O contraste do cinema com o teatro já era central em Mélo; a leveza musical dava o tom em A Vida É Um Romance (1983) e Amores Parisienses (1997); a representação como questão e os limites da cena nos levam a Smoking/No Smoking (lembrado, também, pelo timing cirúrgico dos atores); a luz como matéria moldável remete a Amor à Morte (1984) – filme em que a abordagem na adaptação (no caso, de uma partitura musical) também era determinante para o resultado; o humor a partir das diferenças culturais entre a França e os EUA era o mote de I Want To Go Home (1989). Esquartejado assim em palavras, Beijo Na Boca, Não pode parecer produto de um diretor já acomodado em seu próprio universo, em uma espécie de auto-homenagem que não faz mais que repisar questões que ele próprio já esgotara. É preciso lembrar, porém, que mesmo nas tentativas menos bem sucedidas (caso de A Vida É Um Romance e Amores Parisienses – e, definitivamente, não o caso deste filme), Alain Resnais nunca pecou por falta de ousadia. A cada filme ele traz um elemento novo à encenação, que podem ir do cartoon em I Want To Home, aos ensaios científicos em Meu Tio da América (1980) – que, aqui, são alvo de saudável zombaria.
Existe, sim, um fator que é único a Beijo Na Boca, Não, que é, de fato, a conversa com a câmera.
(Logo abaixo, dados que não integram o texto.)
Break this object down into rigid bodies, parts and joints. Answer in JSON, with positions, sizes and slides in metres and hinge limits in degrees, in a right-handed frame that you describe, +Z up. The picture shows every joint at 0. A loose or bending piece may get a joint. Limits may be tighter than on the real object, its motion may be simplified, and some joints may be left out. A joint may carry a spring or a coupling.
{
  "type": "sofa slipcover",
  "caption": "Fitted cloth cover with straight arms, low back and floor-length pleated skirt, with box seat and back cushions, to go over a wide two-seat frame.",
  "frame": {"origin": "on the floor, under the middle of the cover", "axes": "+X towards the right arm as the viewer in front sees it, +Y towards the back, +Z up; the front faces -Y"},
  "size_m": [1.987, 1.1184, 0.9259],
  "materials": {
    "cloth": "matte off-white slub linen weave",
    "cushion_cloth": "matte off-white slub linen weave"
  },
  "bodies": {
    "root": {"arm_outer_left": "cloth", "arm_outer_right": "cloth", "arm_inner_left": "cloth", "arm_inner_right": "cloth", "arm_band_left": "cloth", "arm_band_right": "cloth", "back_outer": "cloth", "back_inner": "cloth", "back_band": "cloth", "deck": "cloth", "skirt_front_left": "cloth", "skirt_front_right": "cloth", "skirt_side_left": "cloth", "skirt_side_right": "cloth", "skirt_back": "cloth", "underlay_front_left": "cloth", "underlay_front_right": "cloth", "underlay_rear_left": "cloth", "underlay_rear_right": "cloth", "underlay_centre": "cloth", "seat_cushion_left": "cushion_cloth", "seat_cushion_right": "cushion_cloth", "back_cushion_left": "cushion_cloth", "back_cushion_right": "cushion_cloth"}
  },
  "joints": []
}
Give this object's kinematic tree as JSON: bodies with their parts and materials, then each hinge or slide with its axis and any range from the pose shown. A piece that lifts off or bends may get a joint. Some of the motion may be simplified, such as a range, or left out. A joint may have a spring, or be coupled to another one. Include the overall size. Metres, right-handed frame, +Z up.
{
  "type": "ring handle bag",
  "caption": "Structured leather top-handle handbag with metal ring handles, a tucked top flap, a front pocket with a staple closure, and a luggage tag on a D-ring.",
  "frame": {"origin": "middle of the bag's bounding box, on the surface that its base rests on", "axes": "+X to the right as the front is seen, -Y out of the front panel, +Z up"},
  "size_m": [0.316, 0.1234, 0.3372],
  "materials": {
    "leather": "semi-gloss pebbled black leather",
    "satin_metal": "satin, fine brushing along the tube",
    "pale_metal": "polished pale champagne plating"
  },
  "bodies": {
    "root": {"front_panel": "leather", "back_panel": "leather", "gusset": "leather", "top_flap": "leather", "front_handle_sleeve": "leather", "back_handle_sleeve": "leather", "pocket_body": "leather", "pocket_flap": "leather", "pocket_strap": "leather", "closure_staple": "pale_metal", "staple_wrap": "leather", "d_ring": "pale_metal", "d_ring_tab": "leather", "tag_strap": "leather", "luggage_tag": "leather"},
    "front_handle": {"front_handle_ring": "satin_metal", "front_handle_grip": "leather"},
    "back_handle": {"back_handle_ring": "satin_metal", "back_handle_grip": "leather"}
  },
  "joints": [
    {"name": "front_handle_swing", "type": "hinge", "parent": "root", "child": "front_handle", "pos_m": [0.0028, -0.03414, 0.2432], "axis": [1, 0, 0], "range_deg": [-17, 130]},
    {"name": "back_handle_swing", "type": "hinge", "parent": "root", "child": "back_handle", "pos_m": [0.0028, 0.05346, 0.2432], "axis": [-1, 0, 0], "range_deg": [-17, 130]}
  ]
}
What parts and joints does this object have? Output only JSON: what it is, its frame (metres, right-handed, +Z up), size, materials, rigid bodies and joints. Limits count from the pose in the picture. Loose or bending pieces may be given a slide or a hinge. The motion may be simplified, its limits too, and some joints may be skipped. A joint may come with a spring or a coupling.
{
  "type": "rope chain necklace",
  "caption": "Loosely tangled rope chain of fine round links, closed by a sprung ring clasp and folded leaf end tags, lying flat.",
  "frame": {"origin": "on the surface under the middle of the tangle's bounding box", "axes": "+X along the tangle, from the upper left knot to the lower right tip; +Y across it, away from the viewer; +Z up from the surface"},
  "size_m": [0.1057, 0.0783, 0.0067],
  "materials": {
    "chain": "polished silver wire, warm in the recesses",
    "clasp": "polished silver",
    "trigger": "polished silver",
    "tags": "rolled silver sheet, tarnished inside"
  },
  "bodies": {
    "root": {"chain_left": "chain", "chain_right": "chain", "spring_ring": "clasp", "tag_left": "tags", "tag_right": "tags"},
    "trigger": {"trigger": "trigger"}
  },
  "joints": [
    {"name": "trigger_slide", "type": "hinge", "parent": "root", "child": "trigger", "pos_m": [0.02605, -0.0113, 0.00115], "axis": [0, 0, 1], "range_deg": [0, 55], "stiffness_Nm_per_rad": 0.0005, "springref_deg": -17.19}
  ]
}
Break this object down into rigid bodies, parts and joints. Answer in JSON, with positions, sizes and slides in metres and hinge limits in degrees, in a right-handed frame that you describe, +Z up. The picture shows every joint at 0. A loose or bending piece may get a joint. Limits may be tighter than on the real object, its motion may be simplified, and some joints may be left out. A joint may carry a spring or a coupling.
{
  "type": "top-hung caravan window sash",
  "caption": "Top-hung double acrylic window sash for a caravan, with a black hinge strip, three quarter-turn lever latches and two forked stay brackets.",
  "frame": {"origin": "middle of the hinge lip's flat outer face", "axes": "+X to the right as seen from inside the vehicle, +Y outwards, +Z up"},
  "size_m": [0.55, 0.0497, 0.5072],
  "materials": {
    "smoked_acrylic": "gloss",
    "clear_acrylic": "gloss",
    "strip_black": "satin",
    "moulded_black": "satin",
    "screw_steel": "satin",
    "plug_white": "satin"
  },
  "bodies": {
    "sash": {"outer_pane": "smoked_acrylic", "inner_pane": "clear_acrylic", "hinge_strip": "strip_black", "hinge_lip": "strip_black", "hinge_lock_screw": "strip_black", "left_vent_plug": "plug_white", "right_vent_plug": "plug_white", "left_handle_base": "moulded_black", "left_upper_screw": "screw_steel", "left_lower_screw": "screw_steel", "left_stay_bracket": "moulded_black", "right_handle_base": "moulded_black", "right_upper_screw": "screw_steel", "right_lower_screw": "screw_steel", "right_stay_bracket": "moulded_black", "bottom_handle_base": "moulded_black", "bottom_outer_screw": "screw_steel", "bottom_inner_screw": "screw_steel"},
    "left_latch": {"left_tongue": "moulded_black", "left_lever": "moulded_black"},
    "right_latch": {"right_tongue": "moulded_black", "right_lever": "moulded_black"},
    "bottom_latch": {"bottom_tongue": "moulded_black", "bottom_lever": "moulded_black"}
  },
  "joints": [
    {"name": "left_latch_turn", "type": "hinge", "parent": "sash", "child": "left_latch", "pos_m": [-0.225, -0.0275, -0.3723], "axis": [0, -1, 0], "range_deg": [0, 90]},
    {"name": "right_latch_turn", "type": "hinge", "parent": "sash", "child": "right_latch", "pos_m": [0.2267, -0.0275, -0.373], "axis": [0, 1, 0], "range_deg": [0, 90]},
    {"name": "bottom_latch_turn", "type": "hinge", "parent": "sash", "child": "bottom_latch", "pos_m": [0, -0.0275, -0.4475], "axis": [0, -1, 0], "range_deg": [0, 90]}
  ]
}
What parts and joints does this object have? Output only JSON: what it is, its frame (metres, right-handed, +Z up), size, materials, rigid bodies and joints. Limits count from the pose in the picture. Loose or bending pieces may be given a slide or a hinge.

Mas o surpreendente é que a leveza que flutua sobre as piscadelas metalinguísticas de Beijo Na Boca, Não revela uma armação um tanto mais complexa. Pois, ao quebrar a diegese, Resnais produz um paradoxo: ao mesmo tempo em que incorpora esse extracampo à representação, essa incorporação só a torna mais sólida. Quanto mais aquela cena é exposta enquanto tal, mais somos envolvidos por sua teia de dramaturgia. O desafio crítico está, muito, aí: como Resnais consegue desmontar um universo diegético e, ao mesmo tempo, torná-lo ainda mais sólido? Muito disso pode ser atribuido aos desempenhos excepcionais dos atores (Sabine Azéma e Pierre Arditi, sim, mas também Jalil Lespert, Isabelle Nanty e Darry Cowl), e mesmo ao fio do texto de Barde e das canções de Yvain – fatores que são determinantes, e que norteiam muitos dos prazeres desse encontro. Mas, para Resnais, a questão central é sempre a mise-en-scène, e ela que nos oferece a resposta mais contundente para essa inquietação.
Se em Smoking/No Smoking Resnais se interessava justamente pelas entradas e saídas de cena do teatro, são elas que marcam os limites do cinema em Beijo Na Boca, Não. Isso fica claro tanto no fade para o próprio plano que marca as saídas de cena de Faradel (sempre ao som de uma revoada de pássaros), quanto na possibilidade de Gilberte (Azéma) desmaiar na cozinha e já cair deitada em outro cômodo. Ou mesmo na angulação de câmera que coloca um par de chifres sobre a cabeça de Arditi. Esses saltos discretos são essenciais, pois é ali que se produz a representação. O que faz desse encontro entre cinema e teatro tão particular nas mãos de Resnais é, justamente, ele se construir no limite entre os dois – espaço em que ele não é mais nem um, nem outro, mas sim uma coisa nova. Espaço esse que o lançamento, mesmo atrasado, de Beijo Na Boca, Não vem reforçar como um dos mais agradáveis e estimulantes de se estar.